My editor says I’m getting a bit too grumpy. He wants me to be a bit more lighthearted. And he’s right. I’ve got to have more fun writing about the local political landscape.

So I’ve decided to take a lighthearted approach to turning over the rocks around Proviso Township and elsewhere and seeing what scurries away from the sunlight. And the entrenched political interests in Proviso and Leyden townships are definitely a bit antsy, I hear. Long used to operating out of public view, they’re getting some press scrutiny. And even the wee bit of sunlight cast by a small weekly makes them ready to scurry away.

Which, when I think about it, makes me positively lighthearted.

I hear District 209 board President Chris Welch has been attempting to rewrite Roberts Rules of Order regarding the hiring of Melrose Park law firm Giglio and Del Galdo. What exactly, I wonder, is a “modified vote?” And do the voters get to declare a “modified vote” with respect to the recent D209 election?

Then there are the contracts that Tony Calderone has inked with governmental bodies the past few years. He insists he has no political connections with Melrose Park, but the $824,000 contract his Illinois Alarm firm inked with the District 89 school district, headquartered in Melrose Park, suggests different. Signed by Calderone the day after Christmas, it pays his company nearly $660,000 for installing security equipment in 13 district buildings, as well as nearly $160,000 in monthly fees over the next three years.

I haven’t received anything yet from a May 10 FOIA with Melrose Park regarding Illinois Alarm, but I’m patient. I won’t even get grumpy if I have to contact the Illinois Attorney General’s office for help.

I’ll also be watching patiently-and ever so lightheartedly-to see how Melrose Park Trustee Arturo Mota and James F. Klein, the brother of Melrose Park Trustee T. K. Klein, conduct themselves now that Proviso Township Supervisor Kathy Ryan appointed them to the township Mental Health Commission.
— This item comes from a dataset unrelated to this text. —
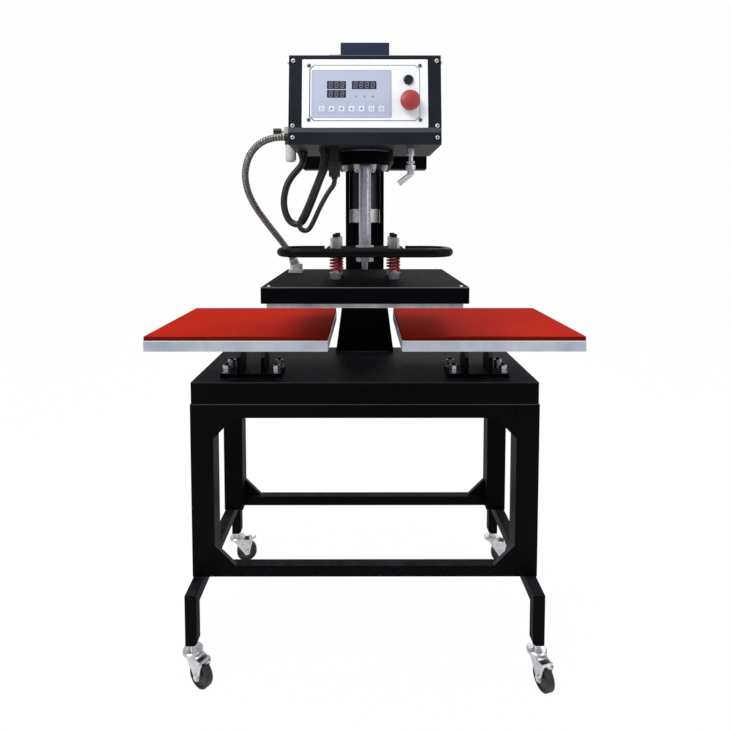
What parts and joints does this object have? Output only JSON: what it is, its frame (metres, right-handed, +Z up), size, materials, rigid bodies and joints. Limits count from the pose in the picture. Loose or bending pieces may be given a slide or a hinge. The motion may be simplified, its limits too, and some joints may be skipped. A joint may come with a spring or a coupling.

Over in Leyden Township, newly appointed Rosemont Mayor Bradley Stephens seems to want it all. Also a Rosemont trustee, he wants to retain his township supervisor position while also being named Leyden Township committeeman. I suspect, however, that at least two men long loyal to the late Don Stephens-Elmwood Park Mayor and Cook County Commissioner Peter Silvestri, and State Rep. Angelo “Skip” Saviano-may feel it’s time their loyalty be rewarded. Say, with the supervisor position for Saviano, and the committeeman job for Silvestri.

The region’s top Republicrat-or is that Depublican-Cook County GOP Chairman Liz Gorman, has indicated she’d be willing to support naming Bradley Stephens as the Leyden Township Republican committeeman.

Gorman likes to make friends in both political parties. She recently appointed D209 employee and Democrat Kyle Hastings to the PACE board at a salary of $10,000. Totally coincidental, Gorman rents an office on the second floor of the Orland Hills village hall, where Hastings holds sway as mayor, for a mere $10 per year.

Excuse me while I stifle another giggle.

Then again, Gorman appears to need all the friends she can make. According to federal court documents, another good friend, the recently indicted Edward “Fast Eddie” Vrdolyak, the prototype Depublican, loaned Gorman and her husband $750,000 while acting as their lead attorney in a lawsuit against Daimler Chrysler Corp. Vrdolyak was subsequently tossed off the case by a judge, due to the financial relationship and improper contact with an individual connected to the case.

Not only do the Gormans owe Vrdolyak $10,000 per month for the remainder of an 84 month contract for the $750K, they also owe $3.4 million to Daimler Chrysler and $872,000 in attorney’s fees after the automaker countersued and won.

Yep. Gonna be an interesting next two years if you’re paying attention.

And I will be, grinning all the while.